* _Description of the task_
Write out exactly the lines from the line with "Reconstruct the object" through the line with "its rear side.", including both, and nothing more.

* _Information provided_
* * * *

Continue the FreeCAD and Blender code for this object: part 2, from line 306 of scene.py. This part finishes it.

* * * *

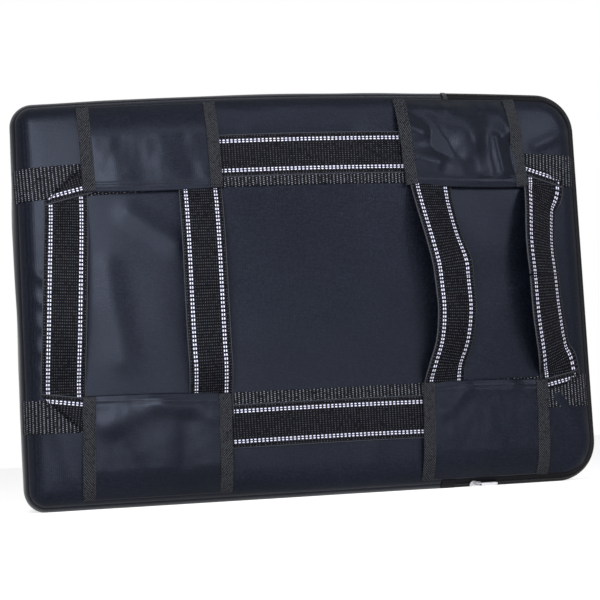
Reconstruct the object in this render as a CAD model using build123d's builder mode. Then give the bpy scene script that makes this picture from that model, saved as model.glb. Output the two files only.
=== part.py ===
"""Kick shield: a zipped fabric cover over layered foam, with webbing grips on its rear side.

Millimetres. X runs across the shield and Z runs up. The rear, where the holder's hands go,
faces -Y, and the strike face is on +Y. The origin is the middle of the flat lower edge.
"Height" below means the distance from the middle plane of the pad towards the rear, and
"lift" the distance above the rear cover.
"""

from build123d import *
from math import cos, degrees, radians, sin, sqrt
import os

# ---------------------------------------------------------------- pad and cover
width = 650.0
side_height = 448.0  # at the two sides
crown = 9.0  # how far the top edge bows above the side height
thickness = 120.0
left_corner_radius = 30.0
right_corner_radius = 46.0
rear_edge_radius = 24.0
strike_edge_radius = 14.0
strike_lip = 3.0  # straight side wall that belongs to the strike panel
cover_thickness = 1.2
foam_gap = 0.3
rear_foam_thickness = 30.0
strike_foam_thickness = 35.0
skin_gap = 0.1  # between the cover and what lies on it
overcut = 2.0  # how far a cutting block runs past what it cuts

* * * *

* _Correct output_
Reconstruct the object in this render as a CAD model using build123d's builder mode. Then give the bpy scene script that makes this picture from that model, saved as model.glb. Output the two files only.
=== part.py ===
"""Kick shield: a zipped fabric cover over layered foam, with webbing grips on its rear side.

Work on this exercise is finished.